Well, I should rephrase. I meant that they want to change the meaning of "pirates" not as criminals, but as normal citizens. I'm voting for them in the next senate election!


----------



## WiiMiiSwitch (Mar 14, 2021)

I got new info, the party supposedly wants to rewrite copyright


----------



## MikaDubbz (Mar 14, 2021)

WiiMiiSwitch said:


> I just found this out. Apparently *they believe* Piracy should be legal and t*hat pirates should not be call "pirates"*.
> 
> *The political party is called the US Pirate Party.*  They have not won any major elections however the party has over 30,000 members according to Wikipedia




I'm genuinely at a lack of words.  I'm cracking up about the weird hypocrisy, "We don't believe we should be called pirates. We're the pirate party." 

So what is it?  Are you only allowed to call yourself and cohorts pirates, while those who are not are not allowed to use that word?  lol


----------



## WiiMiiSwitch (Mar 14, 2021)

MikaDubbz said:


> I'm genuinely at a lack of words.  I'm cracking up about the weird hypocrisy, "We don't believe we should be called pirates. We're the pirate party."
> 
> So what is it?  Are you only allowed to call yourself and cohorts pirates, while those who are not are not allowed to use that word?  lol


Yeah, some things they say are sorta strange. For example, they say why are we called pirates, when they are called the Pirate Party


----------



## dAVID_ (Mar 14, 2021)

Fun fact: Pirate parties hold four seats in the European Parliament.


----------



## WiiMiiSwitch (Mar 15, 2021)

dAVID_ said:


> Fun fact: Pirate parties hold four seats in the European Parliament.


Not in my country unfortunately


----------



## Xzi (Mar 15, 2021)

WiiMiiSwitch said:


> Not in my country unfortunately


Unless/until we implement ranked choice voting, anything but a vote for one of the two major parties is basically a throwaway.


----------



## Jayro (Mar 15, 2021)

Holy shit, I finally feel represented.


----------



## Yamathedestroyer (Mar 15, 2021)

Xzi said:


> Unless/until we implement ranked choice voting, anything but a vote for one of the two major parties is basically a throwaway.

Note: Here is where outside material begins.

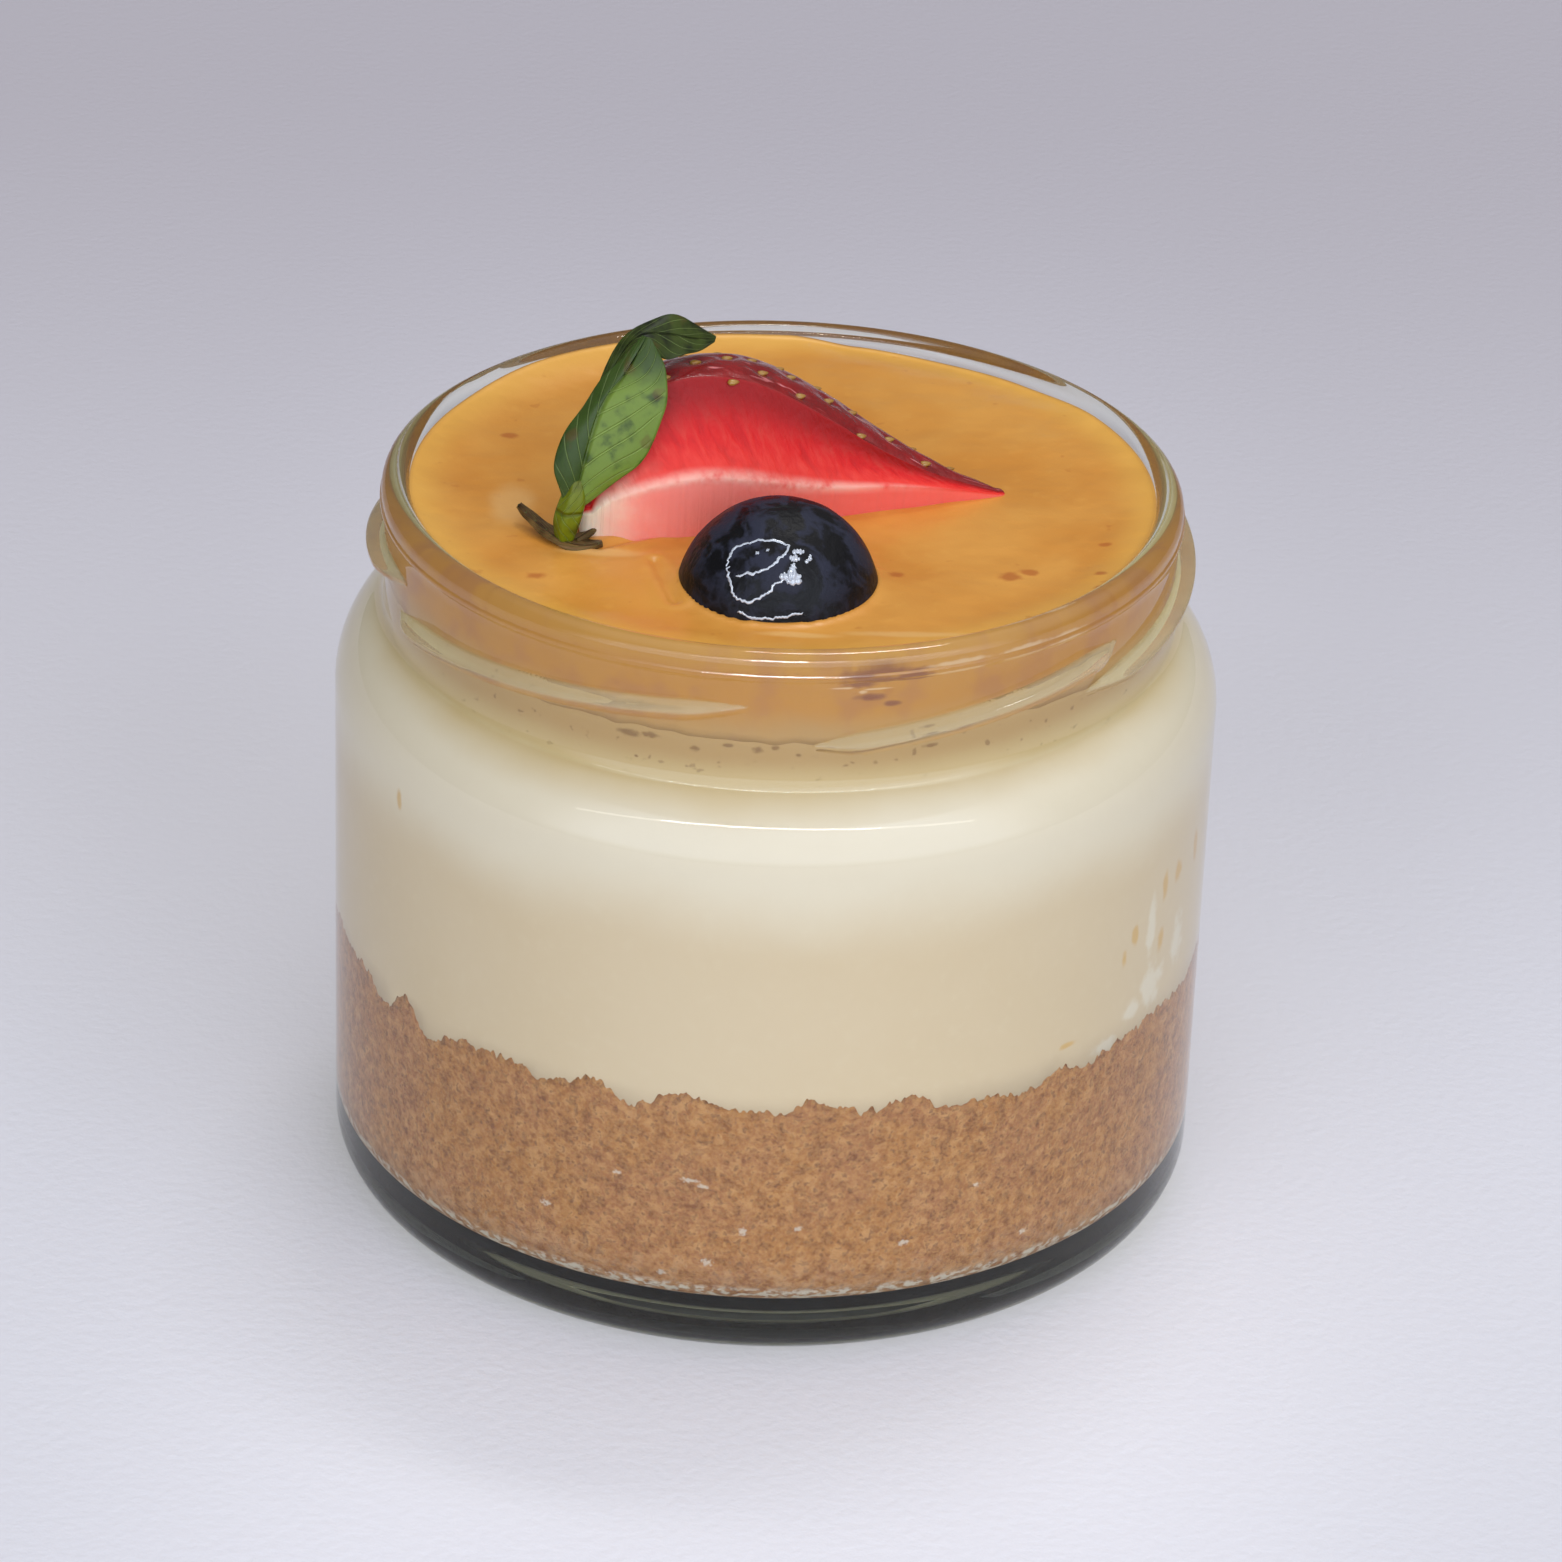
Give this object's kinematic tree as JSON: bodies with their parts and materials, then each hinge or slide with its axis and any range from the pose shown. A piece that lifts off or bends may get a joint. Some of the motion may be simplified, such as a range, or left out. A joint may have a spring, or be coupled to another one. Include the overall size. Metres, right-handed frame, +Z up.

What is wrong with proportional voting like we have in Germany and Austria? it would be the most fair system.


----------



## Deleted member 397813 (Mar 15, 2021)

hell yeah! i want cannons!


----------



## SAIYAN48 (Mar 15, 2021)

I still like the Rhino Party.


----------



## Silent_Gunner (Mar 15, 2021)

Holy crap, I'm surprised The Big N hasn't sent their Ninteninjas to bring the whole operation down!


----------



## Alexander1970 (Mar 15, 2021)

Silent_Gunner said:


> Holy crap, I'm surprised The Big N hasn't sent their Ninteninjas to bring the whole operation down!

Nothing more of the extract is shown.